The think tank that employs me tried out Meltwater’s service some time back. I don’t know whether we ultimately signed up as a client; the rates were exorbitant. But it was a way, far more efficiently than possible through Google News or even Lexus-Nexis, to keep track of the mentions of the organization, its CEO, and other key stakeholders. In addition to the snippets, which I doubt we used all that much, there were various analytics and graphing packages.

While AP and NYT content was certainly included, this is in no way competitive with what they do. We were still reading the press for actual news content. Meltwater isn’t (or, at least wasn’t when I was involved with the trial run) a real-time provider. More importantly, while we were naturally interested on our mentions in the press, it was by no means the main AP or NYT content we were reading. That is, unless the only reason you would read AP content was to find out what AP was saying about you or your business, Meltwater was not competition for AP.

Conversely, so far as I’m aware, neither AP nor NYT provides such a clipping service.  Let alone one which includes hundreds of other news sources and allows integrated analysis. If Meltwater or something like it didn’t exist, in other words, companies wouldn’t instead become AP subscribers.

Indeed, AP isn’t really arguing that Meltwater is infringing on its business model; they just wanted Meltwater to give AP a piece of the pie.

As all of the clipping service’s competitors have already paid AP for a license, the impact could be insignificant for everyone but Meltwater while, at the same time, boosting the AP’s resources for gathering news.

Beyond the narrow issue of whether what Meltwater does is Fair Use, the judge’s logic would have an incredible chilling effect on, for example, what we do at OTB.

The judgement also points to the amount of content that Meltwater replicated. Whereas fair use allows anyone to reproduce a headline and snippets, Cote suggested Meltwater took “the heart” of the copyrighted work by also reproducing the “lede” and other sentences:

“A lede is a sentence that takes significant journalistic skill to craft.  [It shows] the creativity and therefore protected expression involved with writing a lede and the skill required to tweak a reader’s interest.”

Of that, there’s no doubt. But the notion that replicating the lede violates Fair Use goes against literally every bit of case law I’ve seen on this issue. There’s legitimate question as to whether taking several paragraphs of the work, especially without including substantial commentary or other transformative work, constitutes Fair Use. But taking the first sentence?!
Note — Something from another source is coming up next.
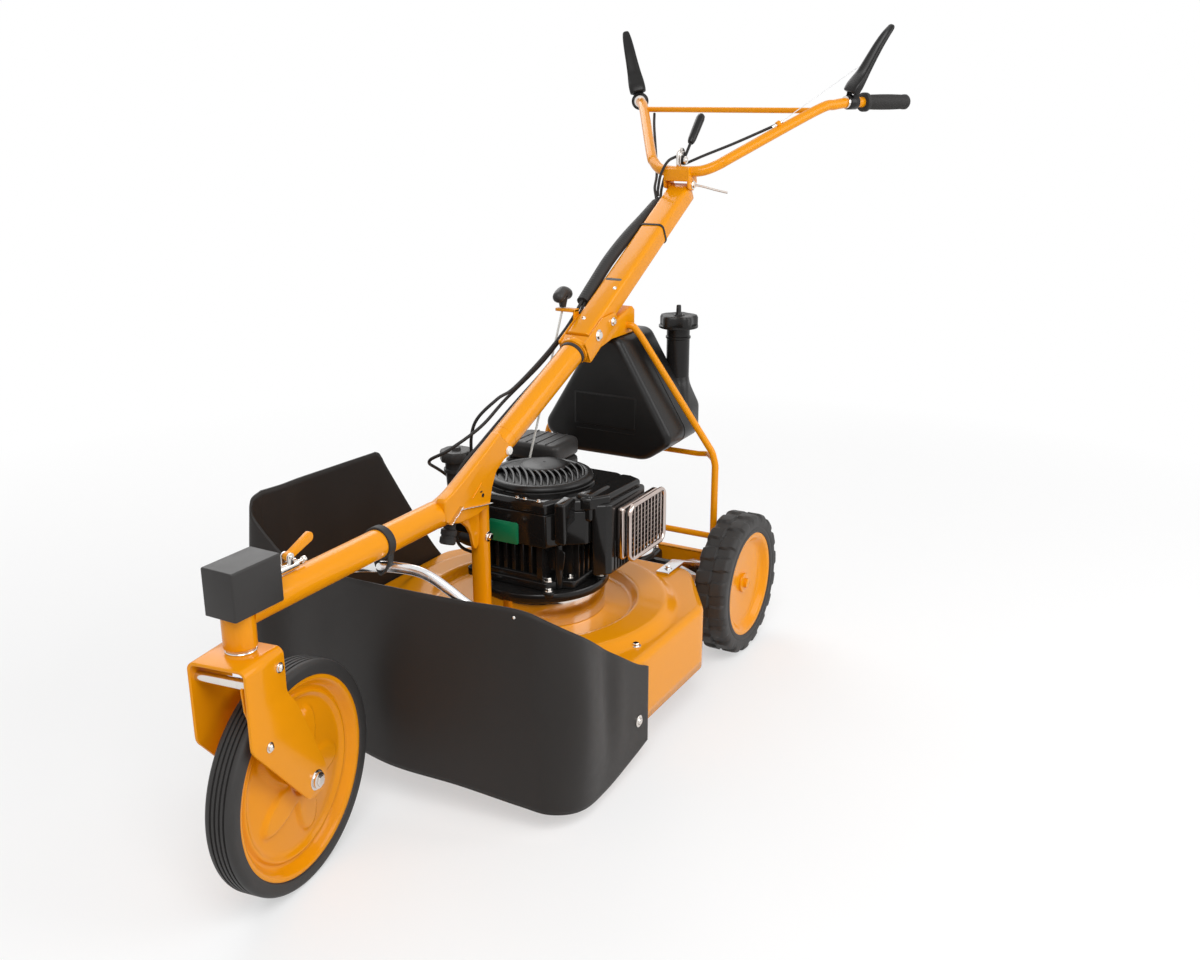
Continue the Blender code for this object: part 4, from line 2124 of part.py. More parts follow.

As noted earlier in the story, Google won a landmark Fair Use case involving its image search. But, as someone who uses it on a regular basis—and who runs another site whose original images routinely come up in its searches—I’d note that the current iteration of the service now pops up a full-size, high resolution version of the image that takes away any incentive at all to visit the site that posted it. That would seem to run afoul of this ruling. And, maybe it should. But the natural retort is that, without Google’s indexing of said images, nobody who hadn’t visited the site organically would have any way of knowing that the image existed.

It’s worth noting, too, that US law is far more generous to those making derivative works than the laws of most countries. France and Germany, for example, are at war with Google News, trying to force them to pay to use even tiny snippets of copyrighted stories.

FILED UNDER: Law and the Courts, Media, US Politics, , , , , , , , , ,
James Joyner
About James Joyner
James Joyner is Professor and Department Head of Security Studies at Marine Corps University's Command and Staff College. He's a former Army officer and Desert Storm veteran. Views expressed here are his own. Follow James on Twitter @DrJJoyner.

Comments

  1. John Burgess says:

    Two points:

    1. OTB should not run afoul of this ruling because OTB does not merely republish stories. The stories or clips are analyzed and commented upon, thus transformed. This, I believe, takes them squarely into the realm of ‘fair use’.

    2. Embassies working abroad usually have a similar, internal service where one office (usually Public Affairs) goes through the local media to select (and translate, if necessary) stories relevant to other offices within the Embassy. Rather than getting 50+ subscriptions to a local paper, a few offices get them and the other offices rely on the clipping service. This is also done in DC, with massive clippings pulled for the DoD, State, CIA, the White House, etc.

    When I was at the US Embassy in London, a copyright protection service attempted to extort extract fees from all embassies doing this. Jointly, the embassies of many countries argued ‘fair use’ and, if that were legally insufficient, then diplomatic immunity would take care of the problem.

  2. C. Clavin says:

    I’ve worked for companies that did this same thing in-house.
    Not sure why outsourcing the task would be much different.

  3. Tsar Nicholas says:

    How many layers of irony are embodied in this kerfuffle?

    A hard left-wing wire new service (AP) and an extreme left-wing print media company (NYT) suing a non-competitor wire lede aggregator, allegedly for damaging their profit potential by violating a legal monopoly of their (copyright law), and then fighting against an exception to copyright law (fair use), for which in various other contexts liberal media outlets such as the AP and the NYT vigorously in their own favor have advocated.

    In certain respects this reminds me of Michael Moore suing his former business partners for lost profits or Al Gore trying to ram a sale through before the new year to avoid potentially higher capital gains tax rates.

    Leftism for thee, but not for me.

    In any event, if what this Meltwater company is doing is not fair use then we might as well not even have a fair use doctrine. This truly is a dumb ruling. Presumably, and hopefully, it’ll be overturned on appeal.

  4. bk says:

    @Tsar Nicholas: I stopped reading after this gem:

    A hard left-wing wire new service (AP)

  5. grumpy realist says:

    @Tsar Nicholas: If you believe that AP is a “hard left-wing news service”…….

    It’s true: anything that falls into reality is now considered “left-wing” by the crazy right, which prefers to make up its own facts. No wonder it’s your side of the aisle that is populated by those who think the Earth is 7000 years old, that women can’t get pregnant via rape, and that global warming isn’t happening.